Tyler Seguin gets hot, Bruins fans taunt Maple Leafs fans for the trade that sent Boston the pick that became Seguin No. 2 overall in 2010.

Phil Kessel gets hot, Leafs fans smugly remind Bruins fans Kessel is among the game’s pre-eminent goal scorers and thus was worth every asset surrendered.

Bruins fans remind Leaf fans to include Dougie Hamilton in the discussion. Leaf fans fall awkwardly silent.

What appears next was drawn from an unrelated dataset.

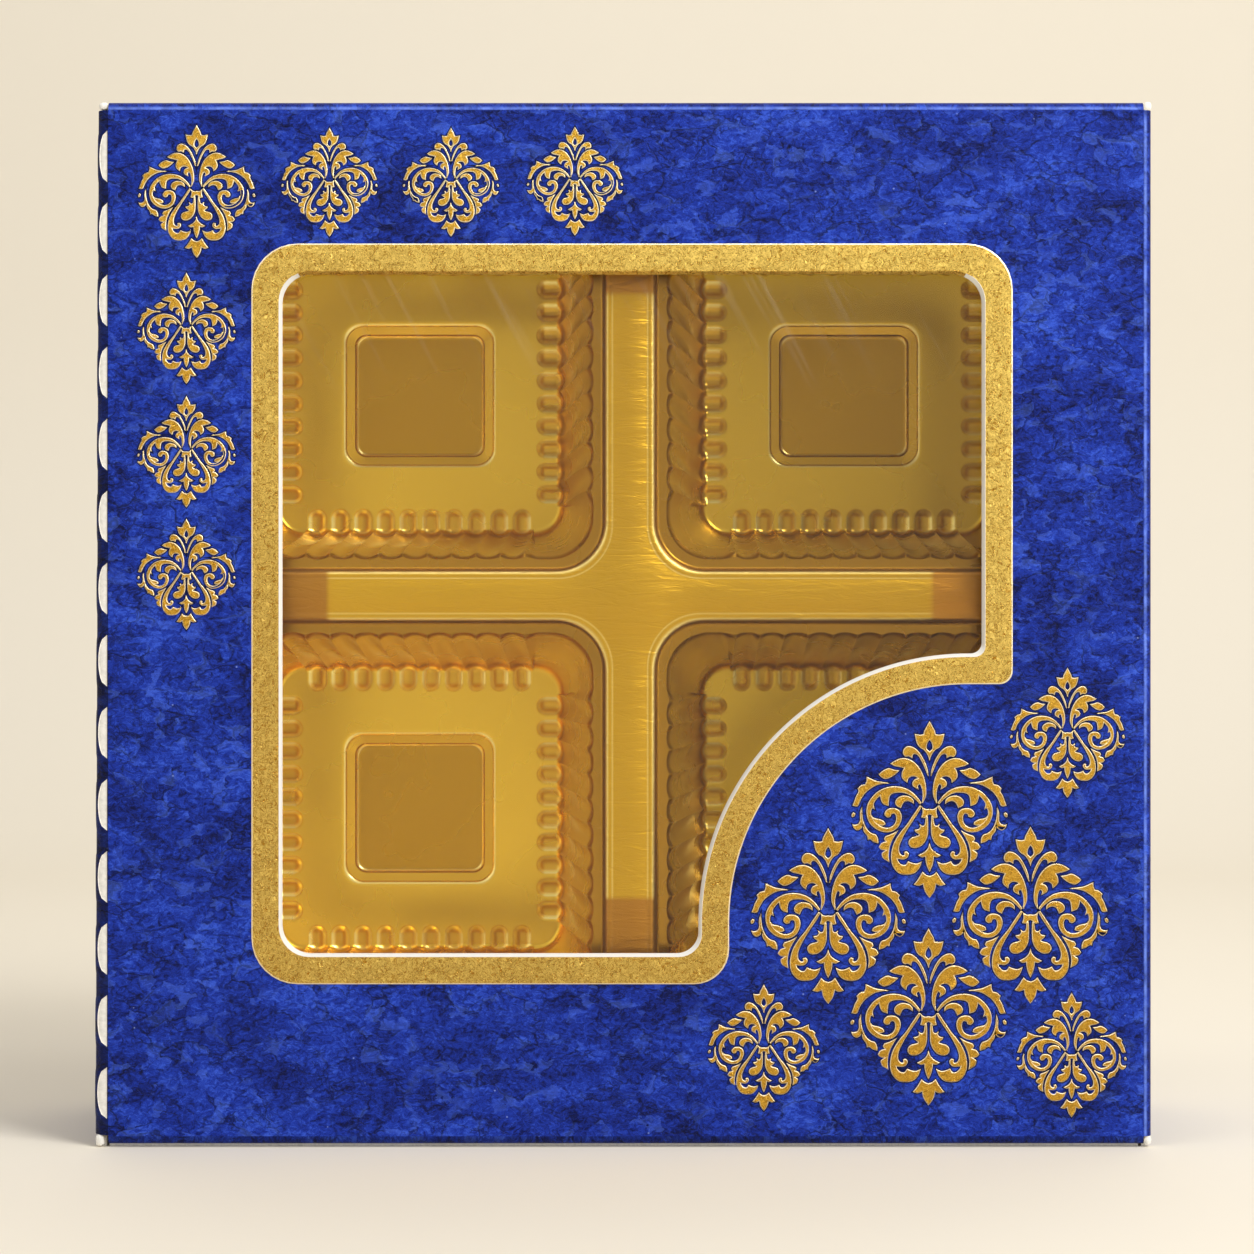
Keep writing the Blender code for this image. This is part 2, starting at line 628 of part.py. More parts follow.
def main():
    clear_scene()
    parts = make_collection("chocolate_box")
    cutters = make_collection("cutters")

    hinge_place = Vector((LEFT, CREASE_Y, BOX_HEIGHT / 2))
    hinge = add_empty("lid_hinge_axis", hinge_place, parts)
    tuck_crease = add_empty("tuck_crease_axis", (CREASE_RIGHT, CREASE_Y, BOX_HEIGHT / 2), parts, hinge)
    ear_middle = (CREASE_RIGHT + LEFT) / 2
    top_crease = add_empty("top_ear_axis", (ear_middle, CREASE_Y, CREASE_TOP), parts, hinge)
    bottom_crease = add_empty("bottom_ear_axis", (ear_middle, CREASE_Y, CREASE_BOTTOM), parts, hinge)

    make_base_panel(parts)
    make_side_wall("spine_wall", -1, parts)
    make_side_wall("right_wall", 1, parts)
    make_level_wall("top_wall", 1, parts)
    make_level_wall("bottom_wall", -1, parts)
    for side, side_name in ((-1, "left"), (1, "right")):
        for level, level_name in ((-1, "bottom"), (1, "top")):
            make_glue_tab(f"{level_name}_{side_name}_tab", side, level, parts)
    make_tray(parts)

    make_lid_panel(parts, cutters, hinge, hinge_place)
    make_film(parts, hinge, hinge_place)
    make_tuck_flap(parts, tuck_crease)
    make_ear("top_ear", True, parts, top_crease)
    make_ear("bottom_ear", False, parts, bottom_crease)


main()
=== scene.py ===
# %% [markdown]
# # A window gift carton for four chocolates
#
# The object is a small folding carton: a printed blue board box, a lid that hinges on a cut crease
# down its left side, a scooped window with a gold foil border, and a gold formed tray behind it.
# This lesson dresses the carton's measured frame. The frame holds the plain panels and the joints
# in metres, so each piece drawn here is placed straight from its sizes, with nothing to fit by eye.

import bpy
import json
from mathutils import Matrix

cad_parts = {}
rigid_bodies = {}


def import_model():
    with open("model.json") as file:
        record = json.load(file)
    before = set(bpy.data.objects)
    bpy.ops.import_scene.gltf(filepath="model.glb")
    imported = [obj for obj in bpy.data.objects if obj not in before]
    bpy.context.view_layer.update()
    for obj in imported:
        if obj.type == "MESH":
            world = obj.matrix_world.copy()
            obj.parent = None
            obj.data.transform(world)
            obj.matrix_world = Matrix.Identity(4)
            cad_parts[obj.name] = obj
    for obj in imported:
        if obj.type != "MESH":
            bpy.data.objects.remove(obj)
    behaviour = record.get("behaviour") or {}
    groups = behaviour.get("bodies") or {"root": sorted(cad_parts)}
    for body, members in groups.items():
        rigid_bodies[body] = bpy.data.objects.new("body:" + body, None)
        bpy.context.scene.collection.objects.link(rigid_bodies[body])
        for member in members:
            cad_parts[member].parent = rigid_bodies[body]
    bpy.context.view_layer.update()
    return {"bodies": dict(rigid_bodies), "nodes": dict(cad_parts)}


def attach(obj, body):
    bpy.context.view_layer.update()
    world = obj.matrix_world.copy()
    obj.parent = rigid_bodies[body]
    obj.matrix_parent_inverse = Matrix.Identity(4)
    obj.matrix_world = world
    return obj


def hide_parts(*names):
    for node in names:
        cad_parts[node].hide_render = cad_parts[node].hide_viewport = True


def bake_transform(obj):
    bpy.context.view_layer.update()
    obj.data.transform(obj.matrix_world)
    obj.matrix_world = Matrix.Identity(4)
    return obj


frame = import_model()
print("bodies:", sorted(frame["bodies"]))

# %% Tools of the trade
import json
import math

import bmesh
import bpy
import numpy as np
from mathutils import Matrix, Vector

MM = 0.001
QUARTER = math.pi / 2
STUDIO = bpy.context.scene.collection

# %% [markdown]
# ## The view
#
# The photograph looks straight at the lid, from about the height of its middle and through a long
# lens. A camera could be turned until the picture fits. It is better to keep it level and use the
# lens shift, because then the carton's upright edges stay upright, as they are in the picture.

# %% Camera
EYE = Vector((0.6, -341.0, 53.5)) * MM
LENS = 96.1
SHIFT = (-0.0024, -0.024)

view_data = bpy.data.cameras.new("view")
view_data.lens = LENS
view_data.sensor_width = 36.0
view_data.shift_x, view_data.shift_y = SHIFT
view_data.clip_start = 10 * MM
view_camera = bpy.data.objects.new("view", view_data)
view_camera.location = EYE
view_camera.rotation_euler = (QUARTER, 0, 0)
STUDIO.objects.link(view_camera)
bpy.context.scene.camera = view_camera
bpy.context.scene.view_settings.view_transform = "Standard"
print("camera at", [round(value, 4) for value in EYE])

# %% [markdown]
# ## Finishes
#
# Each finish is a recipe of nodes. Wiring nodes by hand takes many lines, so two small classes do it:
# a value is one output of a node and can be added and multiplied like a number, and a finish is a
# material with its shader. A number that is the same everywhere is written straight on the shader's
# socket, and only what changes over the surface is wired to it.

# %% A helper for recipes of nodes


def shade(red, green, blue):
    """A colour as a painter names it, in 0 to 255, turned into the renderer's linear values."""
    shares = [value / 255 for value in (red, green, blue)]
    linear = [share / 12.92 if share <= 0.04045 else ((share + 0.055) / 1.055) ** 2.4 for share in shares]
    return (*linear, 1.0)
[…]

Enough already. There’s nothing more to say. Kessel is a truly elite sniper, albeit an inconsistent one, and the Leafs paid dearly to get him. In the end they got a player who may end up their all-time leading goal scorer in exchange for what were unknown commodities – draft picks – at the time. Seguin is every bit the star he was supposed to be on draft day, and Hamilton has the makings of a franchise defenseman. Every major player in the trade is excellent at hockey. We get it.

And besides, there’s one significant detail that makes the entire “THANK YOU KESSEL!” debate moot: Tyler Seguin doesn’t play for Boston anymore. It’s time we turned our attention to the trade that made him a Dallas Star. And it’s time for Stars fans to rachet up their “THANK YOU ERIKSSON!” chants.